- **SET TASK**
Return all of the lines below exactly as they are.

------------------------

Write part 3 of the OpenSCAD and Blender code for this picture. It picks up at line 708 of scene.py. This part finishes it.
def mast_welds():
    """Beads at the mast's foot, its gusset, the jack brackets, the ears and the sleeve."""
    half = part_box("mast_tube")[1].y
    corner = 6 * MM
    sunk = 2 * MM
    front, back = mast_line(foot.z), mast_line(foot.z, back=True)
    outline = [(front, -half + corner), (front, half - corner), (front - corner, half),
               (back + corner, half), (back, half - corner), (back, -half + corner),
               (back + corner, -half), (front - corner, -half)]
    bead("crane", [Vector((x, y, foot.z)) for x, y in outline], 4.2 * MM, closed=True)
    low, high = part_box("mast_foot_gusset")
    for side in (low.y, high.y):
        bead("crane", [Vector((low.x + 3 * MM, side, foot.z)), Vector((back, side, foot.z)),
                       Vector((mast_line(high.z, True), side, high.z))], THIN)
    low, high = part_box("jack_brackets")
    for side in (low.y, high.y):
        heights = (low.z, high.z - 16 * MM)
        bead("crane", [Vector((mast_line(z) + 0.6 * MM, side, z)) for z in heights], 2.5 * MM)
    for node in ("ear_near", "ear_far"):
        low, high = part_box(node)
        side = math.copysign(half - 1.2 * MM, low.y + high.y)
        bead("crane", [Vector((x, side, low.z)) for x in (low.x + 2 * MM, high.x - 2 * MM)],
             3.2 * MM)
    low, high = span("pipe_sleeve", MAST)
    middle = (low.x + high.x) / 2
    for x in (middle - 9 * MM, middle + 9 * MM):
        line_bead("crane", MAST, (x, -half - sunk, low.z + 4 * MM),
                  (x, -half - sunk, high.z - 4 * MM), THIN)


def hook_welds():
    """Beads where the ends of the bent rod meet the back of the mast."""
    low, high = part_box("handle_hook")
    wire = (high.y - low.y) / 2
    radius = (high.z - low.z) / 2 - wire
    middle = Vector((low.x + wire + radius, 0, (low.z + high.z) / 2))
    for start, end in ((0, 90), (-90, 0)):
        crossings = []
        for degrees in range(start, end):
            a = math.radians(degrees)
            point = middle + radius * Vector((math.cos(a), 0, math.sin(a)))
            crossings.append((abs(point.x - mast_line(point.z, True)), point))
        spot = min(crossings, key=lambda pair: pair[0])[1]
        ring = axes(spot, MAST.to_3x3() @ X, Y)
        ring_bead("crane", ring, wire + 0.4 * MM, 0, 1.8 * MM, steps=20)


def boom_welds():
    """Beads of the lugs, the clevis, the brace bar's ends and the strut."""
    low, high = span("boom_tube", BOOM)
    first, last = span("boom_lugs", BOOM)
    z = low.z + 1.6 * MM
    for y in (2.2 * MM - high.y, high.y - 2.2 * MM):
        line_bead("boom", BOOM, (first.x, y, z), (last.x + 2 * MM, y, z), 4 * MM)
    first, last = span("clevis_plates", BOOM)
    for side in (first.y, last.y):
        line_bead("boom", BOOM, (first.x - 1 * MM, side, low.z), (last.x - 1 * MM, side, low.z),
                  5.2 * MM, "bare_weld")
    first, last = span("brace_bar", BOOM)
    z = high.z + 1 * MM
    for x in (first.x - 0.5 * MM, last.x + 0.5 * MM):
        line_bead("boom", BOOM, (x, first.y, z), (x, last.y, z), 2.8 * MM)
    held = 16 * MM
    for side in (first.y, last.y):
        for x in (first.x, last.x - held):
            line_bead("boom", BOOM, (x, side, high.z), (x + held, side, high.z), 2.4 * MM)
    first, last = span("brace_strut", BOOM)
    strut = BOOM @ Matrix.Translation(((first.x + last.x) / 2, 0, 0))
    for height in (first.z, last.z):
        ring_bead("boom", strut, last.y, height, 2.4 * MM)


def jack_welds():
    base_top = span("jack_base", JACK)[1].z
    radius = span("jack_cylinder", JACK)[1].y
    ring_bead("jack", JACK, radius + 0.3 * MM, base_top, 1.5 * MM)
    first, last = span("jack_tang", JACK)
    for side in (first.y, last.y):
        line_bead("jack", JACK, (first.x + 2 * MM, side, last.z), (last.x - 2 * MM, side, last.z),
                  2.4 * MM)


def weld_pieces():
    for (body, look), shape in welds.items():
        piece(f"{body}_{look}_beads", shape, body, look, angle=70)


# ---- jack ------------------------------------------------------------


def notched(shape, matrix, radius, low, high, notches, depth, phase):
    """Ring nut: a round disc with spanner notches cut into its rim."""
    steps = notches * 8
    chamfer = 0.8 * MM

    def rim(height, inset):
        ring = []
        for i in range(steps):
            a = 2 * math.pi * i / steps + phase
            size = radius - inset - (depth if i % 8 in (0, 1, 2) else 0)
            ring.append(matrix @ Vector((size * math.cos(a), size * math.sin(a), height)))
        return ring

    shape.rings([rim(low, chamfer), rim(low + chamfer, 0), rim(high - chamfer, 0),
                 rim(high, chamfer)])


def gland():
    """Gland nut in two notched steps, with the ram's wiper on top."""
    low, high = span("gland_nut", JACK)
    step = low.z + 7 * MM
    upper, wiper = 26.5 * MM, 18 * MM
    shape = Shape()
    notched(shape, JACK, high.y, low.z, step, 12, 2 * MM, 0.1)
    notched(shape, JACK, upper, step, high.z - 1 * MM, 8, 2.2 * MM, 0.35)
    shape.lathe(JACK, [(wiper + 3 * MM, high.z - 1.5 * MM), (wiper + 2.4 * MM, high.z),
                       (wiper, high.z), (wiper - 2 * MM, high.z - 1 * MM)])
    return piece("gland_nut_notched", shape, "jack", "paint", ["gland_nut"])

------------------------

- **TASK RESPONSE**
Write part 3 of the OpenSCAD and Blender code for this picture. It picks up at line 708 of scene.py. This part finishes it.
def mast_welds():
    """Beads at the mast's foot, its gusset, the jack brackets, the ears and the sleeve."""
    half = part_box("mast_tube")[1].y
    corner = 6 * MM
    sunk = 2 * MM
    front, back = mast_line(foot.z), mast_line(foot.z, back=True)
    outline = [(front, -half + corner), (front, half - corner), (front - corner, half),
               (back + corner, half), (back, half - corner), (back, -half + corner),
               (back + corner, -half), (front - corner, -half)]
    bead("crane", [Vector((x, y, foot.z)) for x, y in outline], 4.2 * MM, closed=True)
    low, high = part_box("mast_foot_gusset")
    for side in (low.y, high.y):
        bead("crane", [Vector((low.x + 3 * MM, side, foot.z)), Vector((back, side, foot.z)),
                       Vector((mast_line(high.z, True), side, high.z))], THIN)
    low, high = part_box("jack_brackets")
    for side in (low.y, high.y):
        heights = (low.z, high.z - 16 * MM)
        bead("crane", [Vector((mast_line(z) + 0.6 * MM, side, z)) for z in heights], 2.5 * MM)
    for node in ("ear_near", "ear_far"):
        low, high = part_box(node)
        side = math.copysign(half - 1.2 * MM, low.y + high.y)
        bead("crane", [Vector((x, side, low.z)) for x in (low.x + 2 * MM, high.x - 2 * MM)],
             3.2 * MM)
    low, high = span("pipe_sleeve", MAST)
    middle = (low.x + high.x) / 2
    for x in (middle - 9 * MM, middle + 9 * MM):
        line_bead("crane", MAST, (x, -half - sunk, low.z + 4 * MM),
                  (x, -half - sunk, high.z - 4 * MM), THIN)


def hook_welds():
    """Beads where the ends of the bent rod meet the back of the mast."""
    low, high = part_box("handle_hook")
    wire = (high.y - low.y) / 2
    radius = (high.z - low.z) / 2 - wire
    middle = Vector((low.x + wire + radius, 0, (low.z + high.z) / 2))
    for start, end in ((0, 90), (-90, 0)):
        crossings = []
        for degrees in range(start, end):
            a = math.radians(degrees)
            point = middle + radius * Vector((math.cos(a), 0, math.sin(a)))
            crossings.append((abs(point.x - mast_line(point.z, True)), point))
        spot = min(crossings, key=lambda pair: pair[0])[1]
        ring = axes(spot, MAST.to_3x3() @ X, Y)
        ring_bead("crane", ring, wire + 0.4 * MM, 0, 1.8 * MM, steps=20)


def boom_welds():
    """Beads of the lugs, the clevis, the brace bar's ends and the strut."""
    low, high = span("boom_tube", BOOM)
    first, last = span("boom_lugs", BOOM)
    z = low.z + 1.6 * MM
    for y in (2.2 * MM - high.y, high.y - 2.2 * MM):
        line_bead("boom", BOOM, (first.x, y, z), (last.x + 2 * MM, y, z), 4 * MM)
    first, last = span("clevis_plates", BOOM)
    for side in (first.y, last.y):
        line_bead("boom", BOOM, (first.x - 1 * MM, side, low.z), (last.x - 1 * MM, side, low.z),
                  5.2 * MM, "bare_weld")
    first, last = span("brace_bar", BOOM)
    z = high.z + 1 * MM
    for x in (first.x - 0.5 * MM, last.x + 0.5 * MM):
        line_bead("boom", BOOM, (x, first.y, z), (x, last.y, z), 2.8 * MM)
    held = 16 * MM
    for side in (first.y, last.y):
        for x in (first.x, last.x - held):
            line_bead("boom", BOOM, (x, side, high.z), (x + held, side, high.z), 2.4 * MM)
    first, last = span("brace_strut", BOOM)
    strut = BOOM @ Matrix.Translation(((first.x + last.x) / 2, 0, 0))
    for height in (first.z, last.z):
        ring_bead("boom", strut, last.y, height, 2.4 * MM)


def jack_welds():
    base_top = span("jack_base", JACK)[1].z
    radius = span("jack_cylinder", JACK)[1].y
    ring_bead("jack", JACK, radius + 0.3 * MM, base_top, 1.5 * MM)
    first, last = span("jack_tang", JACK)
    for side in (first.y, last.y):
        line_bead("jack", JACK, (first.x + 2 * MM, side, last.z), (last.x - 2 * MM, side, last.z),
                  2.4 * MM)


def weld_pieces():
    for (body, look), shape in welds.items():
        piece(f"{body}_{look}_beads", shape, body, look, angle=70)


# ---- jack ------------------------------------------------------------


def notched(shape, matrix, radius, low, high, notches, depth, phase):
    """Ring nut: a round disc with spanner notches cut into its rim."""
    steps = notches * 8
    chamfer = 0.8 * MM

    def rim(height, inset):
        ring = []
        for i in range(steps):
            a = 2 * math.pi * i / steps + phase
            size = radius - inset - (depth if i % 8 in (0, 1, 2) else 0)
            ring.append(matrix @ Vector((size * math.cos(a), size * math.sin(a), height)))
        return ring

    shape.rings([rim(low, chamfer), rim(low + chamfer, 0), rim(high - chamfer, 0),
                 rim(high, chamfer)])


def gland():
    """Gland nut in two notched steps, with the ram's wiper on top."""
    low, high = span("gland_nut", JACK)
    step = low.z + 7 * MM
    upper, wiper = 26.5 * MM, 18 * MM
    shape = Shape()
    notched(shape, JACK, high.y, low.z, step, 12, 2 * MM, 0.1)
    notched(shape, JACK, upper, step, high.z - 1 * MM, 8, 2.2 * MM, 0.35)
    shape.lathe(JACK, [(wiper + 3 * MM, high.z - 1.5 * MM), (wiper + 2.4 * MM, high.z),
                       (wiper, high.z), (wiper - 2 * MM, high.z - 1 * MM)])
    return piece("gland_nut_notched", shape, "jack", "paint", ["gland_nut"])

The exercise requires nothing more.